An example of a differential equation is the one given in our exercise: \(y'' - 2y' = 8(t-1)\). This second-order linear differential equation indicates that the acceleration of the system (the second derivative of \(y\)) minus twice the velocity of the system (the first derivative of \(y\)) equals a forcing function that depends on time \(t\). The initial conditions \(y(0)=1\) and \(y'(0)=0\) provide specific values for the function and its first derivative at the starting time \(t=0\), allowing us to tailor the solution to a particular scenario.

Delta Functions

Delta functions, especially the Dirac delta function, are a fundamental concept in engineering and physics, acting as idealized representations of impulses or very sharp spikes over infinitesimally short intervals. These functions have the unique property that they are zero everywhere except at the point of impulse, where they are infinite, and the integral over the entire function's domain equals one.

In the context of the exercise, the given differential equation does not directly involve a delta function. However, the implication of the delta function can be seen in real-world applications of such equations, where inputs of large amplitude and short duration might be idealized as delta functions. These act as sudden forces or inputs to the system that the differential equation is modeling.

Homogeneous Equations

Homogeneous equations are a subset of differential equations where all the terms are a function of the dependent variable and its derivatives. A homogeneous equation can be written in the form \(f(y, y', y'', ..., y^{(n)}) = 0\), where each term includes the dependent variable \(y\) or one of its derivatives.

The homogeneous part of an equation often corresponds to the system's natural behavior without external forces. In our case, the homogeneous equation \(y'' - 2y' = 0\) describes the system's response in the absence of the external forcing term \(8(t-1)\). Solving the homogeneous equation provides us with the complementary (or homogeneous) solution, which we denote as \(y_h\).
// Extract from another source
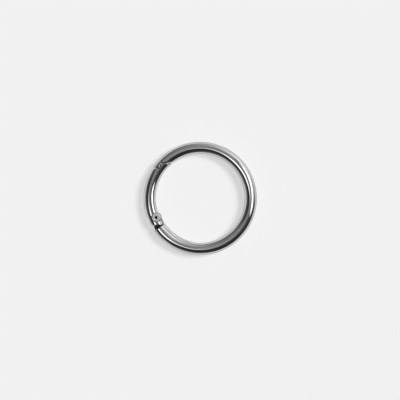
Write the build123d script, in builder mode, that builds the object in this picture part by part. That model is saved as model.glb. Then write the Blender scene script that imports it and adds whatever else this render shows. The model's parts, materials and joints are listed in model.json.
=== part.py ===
from build123d import *
from math import cos, radians, sin
import os

# Spring-gate key ring: a round snap ring whose gate swings inward on a rivet.
# The ring lies in the XY plane, centred on the origin, with its gate on the -X side.
# Angles run counter-clockwise from +X about the ring's centre. Lengths are millimetres.

# ---- Ring ----
inside_diameter = 28.0
section_diameter = 3.8
sweep_overrun = 5.0

# ---- Latch lap: gate tip on the inside, body nose on the outside ----
shoulder_angle = 148.2
hook_root_radius = 15.7
hook_root_angle = 144.2
hook_tip_radius = 16.42
hook_tip_angle = 137.9
tip_end_angle = 128.4
latch_gap = 0.34
latch_edge_round = 0.2

# ---- Hinge ----
pivot_radius = 15.02
pivot_angle = 203.4
rivet_diameter = 1.2
rivet_play = 0.04
rivet_head_diameter = 2.6
rivet_head_height = 0.3
rivet_rim_height = 0.12
rivet_rim_round = 0.06
dimple_diameter = 1.1
dimple_floor_diameter = 0.3
dimple_depth = 0.5
spot_face_height = 1.45
spot_face_diameter = 2.9
ear_knuckle_radius = 1.65
ear_round = 0.6
fork_end_drop = 2.5
fork_inner_edge = 11.9
fork_corner_radius = 0.7
fork_edge_round = 0.3
slot_width = 1.7
slot_root_clearance = 0.25

# ---- Opening stop: a heel on the tongue turns in a recess above the slot ----
opening_stop_angle = 47.0
heel_angle = 90.0
heel_half_angle = 12.0
heel_radius = 2.05
heel_play = 0.15
recess_top = 0.05
heel_back_play_angle = 2.0

# ---- Body end and its tongue ----
body_end_angle = 215.5
body_edge_round = 0.2
tongue_thickness = 1.6
tongue_radius = 1.5
tongue_inner_radius = 13.9
tongue_outer_radius = 17.5
tongue_root_turn = 2.0
tongue_step_radius = 1.62
swell_section_radius = 1.2
swell_centre_radius = 16.286
swell_shift = 1.536
swell_angle = 220.0
swell_end_angle = 272.0

# ---- Torsion spring, wound round the rivet between the tongue plate and one ear ----
spring_wire = 0.24
spring_coil_radius = 0.9
spring_pitch = 0.27
spring_turns = 2
spring_body_leg_turn = 20.0
spring_leg = 2.3
spring_leg_lap = 0.03
spring_base = 0.15
spring_pocket_play = 0.05

section_radius = section_diameter / 2
inner_radius = inside_diameter / 2
centre_radius = inner_radius + section_radius
outer_radius = centre_radius + section_radius
reach = outer_radius + section_diameter


def polar(radius, angle):
    """The point at this radius and angle in the ring's plane."""
    return Vector(radius * cos(radians(angle)), radius * sin(radians(angle)))


def beyond(start, end):
    """A point well outside the section, on the line from start through end."""
    return end + (end - start).normalized() * section_diameter


def radial_plane(angle, centre=Vector(0, 0)):
    """The upright plane through centre at this angle, with local x pointing outward."""
    outward = polar(1, angle)
    return Plane(origin=centre, x_dir=outward, z_dir=Vector(outward.Y, -outward.X))


pivot = polar(pivot_radius, pivot_angle)
hook_root = polar(hook_root_radius, hook_root_angle)
hook_tip = polar(hook_tip_radius, hook_tip_angle)
shoulder_run = beyond(hook_root, polar(outer_radius, shoulder_angle))
tip_run = beyond(hook_tip, polar(inner_radius, tip_end_angle))
lap_line = (shoulder_run, hook_root, hook_tip, tip_run)
fork_end = pivot.Y - fork_end_drop
slot_root_radius = tongue_radius + slot_root_clearance

spring_start = pivot + Vector(0, 0, spring_base)
spring_height = spring_pitch * (spring_turns + spring_body_leg_turn / 360)
gate_leg_plane = Plane(
    origin=spring_start + polar(spring_coil_radius, 180),
    z_dir=polar(1, 90),
)
body_leg_plane = Plane(
    origin=spring_start + Vector(0, 0, spring_height)
    + polar(spring_coil_radius, 180 + spring_body_leg_turn),
    z_dir=polar(1, 270 + spring_body_leg_turn),
)

# ---- Outline of the gate in plan: the Z-shaped lap above, the fork's square end below ----
with BuildSketch() as gate_zone:
    with BuildLine():
        Polyline(
            *lap_line,
            (tip_run.X, 0),
            (-fork_inner_edge, 0),
            (-fork_inner_edge, fork_end),
            (-reach, fork_end),
            close=True,
        )
    make_face()
    fork_corner = gate_zone.vertices().sort_by_distance((-fork_inner_edge, fork_end, 0))[0]
    fillet(fork_corner, radius=fork_corner_radius)

# ---- What the lap takes from the body: the gate's outline, one gap further along Y ----
with BuildSketch() as lap_cut:
    with BuildLine():
        Polyline(
            *[point + Vector(0, latch_gap) for point in lap_line],
            (tip_run.X, 0),
            (-reach, 0),
            close=True,
        )
    make_face()

# ---- Everything on the gate's side of the body's end face ----
with BuildSketch() as end_cut:
    with BuildLine():
        Polyline(
            (0, 0),
            polar(2 * reach, body_end_angle),
            (-2 * reach, 0),
            close=True,
        )
    make_face()

# ---- The slot that splits the gate's end into two ears, open below the pivot ----
with BuildSketch() as slot_zone:
    with Locations(pivot):
        Circle(slot_root_radius)
    with Locations(pivot - Vector(0, reach / 2)):
        Rectangle(2 * reach, reach)

# ---- The heel in plan, and the recess that it turns in ----
with BuildSketch() as heel_zone:
    with BuildLine():
        heel_arc = CenterArc(pivot, heel_radius, heel_angle - heel_half_angle, 2 * heel_half_angle)
        Polyline(heel_arc @ 1, pivot, heel_arc @ 0)
    make_face()

with BuildSketch() as recess_zone:
    with BuildLine():
        recess_arc = CenterArc(
            pivot,
            heel_radius + heel_play,
            heel_angle - heel_half_angle - heel_back_play_angle,
            2 * heel_half_angle + heel_back_play_angle + opening_stop_angle,
        )
        Polyline(recess_arc @ 1, pivot, recess_arc @ 0)
    make_face()

# ---- The tongue in plan: a round eye and straight sides back to the body ----
with BuildSketch() as tongue_zone:
    with Locations(pivot):
        Circle(tongue_radius)
    with BuildLine():
        Line(
            polar(tongue_inner_radius, body_end_angle + tongue_root_turn),
            polar(tongue_outer_radius, body_end_angle + tongue_root_turn),
        )
    make_hull()

# ---- Gate ----
with BuildPart() as gate:
    with BuildSketch(Plane.XY.offset(-spot_face_height)):
        with Locations(pivot):
            Circle(ear_knuckle_radius)
    extrude(amount=2 * spot_face_height)
    fillet(gate.edges().filter_by(GeomType.CIRCLE), radius=ear_round)
    with BuildSketch(radial_plane(tip_end_angle - sweep_overrun)):
        with Locations((centre_radius, 0)):
            Circle(section_radius)
    revolve(axis=Axis.Z, revolution_arc=body_end_angle - tip_end_angle + 2 * sweep_overrun)
    extrude(gate_zone.sketch, amount=section_diameter, both=True, mode=Mode.INTERSECT)
    extrude(slot_zone.sketch, amount=slot_width / 2, both=True, mode=Mode.SUBTRACT)
    extrude(recess_zone.sketch, amount=-slot_width / 2, mode=Mode.SUBTRACT)
    extrude(recess_zone.sketch, amount=recess_top, mode=Mode.SUBTRACT)
    for side in (1, -1):
        with BuildSketch(Plane.XY.offset(side * spot_face_height)):
            with Locations(pivot):
                Circle(spot_face_diameter / 2)
        extrude(amount=side * section_diameter, mode=Mode.SUBTRACT)
    with Locations(pivot):
        Hole(rivet_diameter / 2)
    with BuildSketch(gate_leg_plane):
        Circle(spring_wire / 2 + spring_pocket_play)
    extrude(amount=spring_leg + spring_pocket_play, mode=Mode.SUBTRACT)
    lap_faces = gate.faces().filter_by(GeomType.PLANE).sort_by_distance(hook_root)[:3]
    fillet(lap_faces.edges(), radius=latch_edge_round)
    skin_edges = gate.faces().filter_by(GeomType.TORUS).sort_by(SortBy.AREA)[-1].edges()
    fork_faces = gate.faces().group_by(Axis.Y)[0]
    fillet(fork_faces.edges() & skin_edges, radius=fork_edge_round)

# ---- Body ----
swell_centre = polar(-swell_shift, swell_angle)
with BuildPart() as ring_body:
    with BuildSketch(radial_plane(body_end_angle)):
        with Locations((centre_radius, 0)):
            Circle(section_radius)
    revolve(axis=Axis.Z, revolution_arc=360 - body_end_angle + shoulder_angle + sweep_overrun)
    with BuildSketch(radial_plane(body_end_angle - sweep_overrun, swell_centre)):
        with Locations((swell_centre_radius, 0)):
            Circle(swell_section_radius)
    revolve(
        axis=Axis(swell_centre, (0, 0, 1)),
        revolution_arc=swell_end_angle - body_end_angle + sweep_overrun,
    )
    extrude(lap_cut.sketch, amount=section_diameter, both=True, mode=Mode.SUBTRACT)
    extrude(end_cut.sketch, amount=section_diameter, both=True, mode=Mode.SUBTRACT)
    extrude(tongue_zone.sketch, amount=tongue_thickness / 2, both=True)
    with BuildSketch():
        with Locations(pivot):
            Circle(tongue_step_radius)
    extrude(amount=section_radius, mode=Mode.SUBTRACT)
    extrude(heel_zone.sketch, amount=-tongue_thickness / 2)
    with Locations(pivot):
        Hole(rivet_diameter / 2 + rivet_play)
    with BuildSketch(body_leg_plane):
        Circle(spring_wire / 2 + spring_pocket_play)
    extrude(amount=spring_leg + spring_pocket_play, mode=Mode.SUBTRACT)
    lap_faces = ring_body.faces().filter_by(GeomType.PLANE).sort_by_distance(hook_root)[:3]
    fillet(lap_faces.edges(), radius=latch_edge_round)
    skin_edges = ring_body.faces().filter_by(GeomType.TORUS).edges()
    end_middle = polar(centre_radius, body_end_angle)
    end_face = ring_body.faces().filter_by(GeomType.PLANE).sort_by_distance(end_middle)[0]
    fillet(end_face.edges() & skin_edges, radius=body_edge_round)

# ---- Rivet: a shallow domed head and a centre dimple at each end ----
head_radius = rivet_head_diameter / 2
head_top = spot_face_height + rivet_head_height
dome_rise = rivet_head_height - rivet_rim_height
dome_radius = (head_radius**2 + dome_rise**2) / (2 * dome_rise)
with BuildPart() as hinge_rivet:
    with BuildSketch():
        with Locations(pivot):
            Circle(rivet_diameter / 2)
    extrude(amount=spot_face_height, both=True)
    for side in (1, -1):
        with BuildSketch(Plane.XY.offset(side * spot_face_height)):
            with Locations(pivot):
                Circle(head_radius)
        extrude(amount=side * rivet_head_height)
    for side in (1, -1):
        with Locations(pivot + Vector(0, 0, side * (head_top - dome_radius))):
            Sphere(dome_radius, mode=Mode.INTERSECT)
    rims = hinge_rivet.edges().filter_by(lambda edge: edge.is_closed).group_by(Axis.Z)
    fillet(rims[0] + rims[-1], radius=rivet_rim_round)
    for side in (1, -1):
        with BuildSketch(Plane.XY.offset(side * head_top)):
            with Locations(pivot):
                Circle(dimple_diameter / 2)
        with BuildSketch(Plane.XY.offset(side * (head_top - dimple_depth))):
            with Locations(pivot):
                Circle(dimple_floor_diameter / 2)
        loft(mode=Mode.SUBTRACT)

# ---- Torsion spring: a close coil, one leg in the gate and one in the body ----
with BuildPart() as torsion_spring:
    with BuildLine(Plane(origin=spring_start, x_dir=(-1, 0, 0))) as coil:
        Helix(pitch=spring_pitch, height=spring_height, radius=spring_coil_radius)
    with BuildSketch(Plane(origin=coil.line @ 0, z_dir=coil.line % 0)):
        Circle(spring_wire / 2)
    sweep(path=coil.line, is_frenet=True)
    for leg_plane in (gate_leg_plane, body_leg_plane):
        with BuildSketch(leg_plane.offset(-spring_leg_lap)):
            Circle(spring_wire / 2)
        extrude(amount=spring_leg + spring_leg_lap)

pieces = {
    "gate": gate,
    "ring_body": ring_body,
    "hinge_rivet": hinge_rivet,
    "torsion_spring": torsion_spring,
}
os.makedirs("parts", exist_ok=True)
for name, piece in pieces.items():
    piece.part.label = name
    export_step(piece.part, f"parts/{name}.step")
    print(name, round(piece.part.volume, 2), piece.part.bounding_box())
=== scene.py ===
import json
import math
from collections import namedtuple

import bmesh
import bpy
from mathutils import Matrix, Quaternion, Vector


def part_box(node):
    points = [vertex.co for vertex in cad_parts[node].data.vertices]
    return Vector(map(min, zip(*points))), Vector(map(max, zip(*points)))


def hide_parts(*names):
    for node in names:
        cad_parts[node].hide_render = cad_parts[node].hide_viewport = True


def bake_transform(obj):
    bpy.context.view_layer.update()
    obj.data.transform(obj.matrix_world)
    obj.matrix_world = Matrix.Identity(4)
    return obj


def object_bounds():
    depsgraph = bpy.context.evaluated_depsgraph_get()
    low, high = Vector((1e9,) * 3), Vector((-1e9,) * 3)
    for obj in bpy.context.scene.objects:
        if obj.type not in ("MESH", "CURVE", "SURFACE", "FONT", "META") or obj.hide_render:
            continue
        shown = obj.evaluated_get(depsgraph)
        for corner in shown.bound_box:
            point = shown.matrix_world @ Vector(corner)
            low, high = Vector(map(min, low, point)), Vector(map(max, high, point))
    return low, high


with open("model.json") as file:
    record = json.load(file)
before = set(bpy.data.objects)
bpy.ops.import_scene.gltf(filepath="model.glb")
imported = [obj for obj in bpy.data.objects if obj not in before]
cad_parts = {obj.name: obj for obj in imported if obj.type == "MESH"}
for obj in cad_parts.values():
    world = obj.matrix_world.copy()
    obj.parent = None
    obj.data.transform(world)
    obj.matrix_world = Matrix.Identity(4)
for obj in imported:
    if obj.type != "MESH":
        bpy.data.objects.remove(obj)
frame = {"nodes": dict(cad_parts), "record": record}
cad_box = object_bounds()

MM = 0.001
WHITE = (1.0, 1.0, 1.0, 1.0)

# The ring's own sizes, from the frame
ring_low, ring_high = cad_box
ring_radius = (ring_high.x - ring_low.x) / 2
section_radius = (ring_high.z - ring_low.z) / 2
centre_radius = ring_radius - section_radius

# The hinge and its torsion spring, from the frame
pivot = Vector(frame["record"]["behaviour"]["joints"][0]["pos_m"])
rivet_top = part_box("hinge_rivet")[1].z
spring_low, spring_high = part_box("torsion_spring")


# ---- Helpers ----
def new_material(name):
    material = bpy.data.materials.new(name)
    material.use_nodes = True
    return material, material.node_tree.nodes, material.node_tree.links


def add_object(name, data):
    item = bpy.data.objects.new(name, data)
    bpy.context.scene.collection.objects.link(item)
    return item


def add_sheet(name, half_x, half_y):
    """A flat rectangle that faces up, with its middle at the origin."""
    mesh = bpy.data.meshes.new(name)
    corners = [
        (-half_x, -half_y, 0),
        (half_x, -half_y, 0),
        (half_x, half_y, 0),
        (-half_x, half_y, 0),
    ]
    mesh.from_pydata(corners, [], [(0, 1, 2, 3)])
    return add_object(name, mesh)


def add_node(nodes, kind, **settings):
    node = nodes.new(kind)
    for key, value in settings.items():
        setattr(node, key, value)
    return node


def plug(links, value, socket):
    """Give a socket a number, or link another node's output to it."""
    if isinstance(value, (int, float)):
        socket.default_value = value
    else:
        links.new(value, socket)


def maths(nodes, links, operation, a, b=0.0):
    node = add_node(nodes, "ShaderNodeMath", operation=operation)
    plug(links, a, node.inputs[0])
    plug(links, b, node.inputs[1])
    return node.outputs["Value"]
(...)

This solution lays the foundation upon which the particular solution, representing the response to the external force, is added.

Particular Solution

A particular solution (\(y_p\)) to a differential equation is one that satisfies not only the differential equation itself but also specific initial or boundary conditions. Unlike the general solution, which includes arbitrary constants to encapsulate a family of solutions, the particular solution is unique to the given conditions.

In the step-by-step exercise, finding a particular solution requires making an educated guess about the form of the solution—this is often termed as the method of undetermined coefficients. In our specific example, \(y_p\) was assumed to be a quadratic polynomial \(At^2 + Bt + C\) due to the nature of the non-homogeneous term \(8(t-1)\). After derivation and substitution into the original differential equation, the coefficients \(A\), \(B\), and \(C\) are determined to satisfy the equation. This particular solution reflects the system's predictable response to a known force or input.